On the Coming Standard of Living Crisis
“The battle outside ragin’ will soon shake your windows and rattle your walls, for the times they are a-changin’.”
In 2022, the crisis facing young men has finally gone mainstream. Political pundits from all sides of the aisle are asking: “What is happening to our young men?” They aren’t going to college, most are living at home, one third of them are sexless, and a record number of them aren’t looking for work. What is the cause of this? Answers range from “toxic masculinity” to a supposed failure to “man up.” Even though there are several possible factors, one thing is certain: that this is going to cause severe problems for our society. Not only will men’s lessened status lead to weaker social cohesion, lack of family formation, and a weaker military, but it will also cause a serious drop in our collective standard a living.
In 2019, Morgan Stanley released a study called “Rise of the SHEconomy” in which they made the shocking prediction: by 2030, 50% of women ages 18–45 in the US will be single and childless. Why is it that more women than ever before are entering the workforce, yet not getting married? The average age of first marriage in the US is the oldest ever recorded, 29 for men and 28 for women. With record inflation, lack of housing, and a high cost of living, most men simply can’t afford to start a family. As such, more and more women are turning to the workforce to support themselves. Let’s leave out for a moment the issue of how feminism encourages women to enter the workforce and be outright adversarial to men, and instead look at some figures from the Brookings Institute:
Men’s college enrollment rates are at an all-time low. The reason? The soaring costs, leftist agendas, and openly anti-male affirmative action policies are pushing men away. Many in our circles would at first glance say that this is good news, since there are now fewer men being shoved into the hands of our ideological enemies.
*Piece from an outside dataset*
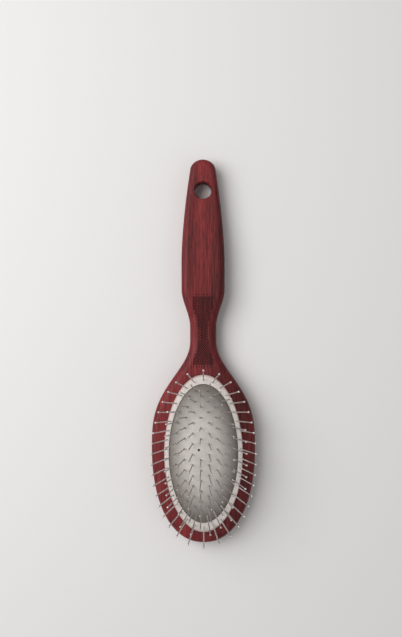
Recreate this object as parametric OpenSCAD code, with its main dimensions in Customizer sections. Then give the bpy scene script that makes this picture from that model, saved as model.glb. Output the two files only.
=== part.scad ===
// Oval pin brush: a hand-shaped wooden body, an air cushion seated in a routed pocket, a white
// rim ring over the cushion's edge, and steel pins that pass up through the cushion.
// The brush lies on its back. X is its width, +Y runs to the end of the handle, and +Z is the
// side that the pins stand on. The origin is under the middle of the brush, on its resting plane.

/* [Body outline] */
// Width of the head
head_w = 61.4; // [56:0.2:75]
// Length of the head from its widest line to its round end
head_end = 56.2; // [54:0.2:70]
// Length from the widest line of the head to the start of the neck
head_taper = 64; // [60:0.5:76]
// Width of the neck
neck_w = 15.6; // [13:0.2:20]
// Length of the straight neck
neck_len = 8; // [4:0.5:16]
// Length of the shoulder between the neck and the handle
shoulder_len = 22; // [16:0.5:34]
// Width of the handle at its widest
handle_w = 25.6; // [20:0.2:32]
// Length of the handle where it keeps its full width
grip_len = 16; // [6:0.5:40]
// Length of the handle's taper to its round end
handle_taper = 56; // [44:0.5:80]
// Width of the handle where its end begins to round
tail_w = 14.8; // [14:0.2:18]
// Length of the round end of the handle
tail_round = 5.3; // [4.8:0.1:10]

/* [Body thickness] */
// Thickness of the head
head_t = 14; // [12:0.2:18]
// Thickness of the neck
neck_t = 11.5; // [10.5:0.1:14]
// Thickness of the handle
handle_t = 15.6; // [12:0.2:20]
// Thickness of the handle round its hanging hole
tail_t = 12; // [10.5:0.1:14]
// How far the back of the neck lifts off the resting plane
neck_lift = 1.6; // [0.4:0.1:3]
// How far the back of the handle's end lifts off the resting plane
tail_lift = 1; // [0.2:0.1:2]

/* [Body edges] */
// How far the front edge of the head rounds in from the side
head_front_round = 3; // [1.5:0.1:3.4]
// How far the front edge of the neck rounds in from the side
neck_front_round = 5; // [2.5:0.1:5.6]
// How far the front edge of the handle rounds in from the side
handle_front_round = 3.8; // [2:0.1:5]
// How far the front edge of the handle's end rounds in
tail_front_round = 2.8; // [1.5:0.1:3]
// How far the back edge rounds in from the side
back_round = 5.8; // [3:0.1:6]
// How far the back edge of the handle's end rounds in
tail_back_round = 3; // [2:0.1:3.2]
// Depth of the rounding at the front edge
front_round_depth = 3.6; // [1.5:0.1:4]
// Depth of the rounding at the back edge
back_round_depth = 5.8; // [3:0.1:6]

/* [Hanging hole] */
// Diameter of the hole through the handle
hang_d = 10.2; // [8:0.1:10.6]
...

But that’s not the whole story. What happens when men don’t go to college and don’t obtain the degrees required to enter into the higher-paying jobs in the workforce? If men won’t be getting those jobs, then that leaves women to step up. But are women stepping up? The data shows us they are not. For example, men dominate in fields such as engineering, high finance, and computer programming — as much as 85% in some cases. Law seems to be the only high-level career where women are matching men step for step, but even in law, women make less than men. I don’t need to hash out the tired argument of the “wage gap” here, but what is more important is the levels of debt and jobs that are actually important to the economy.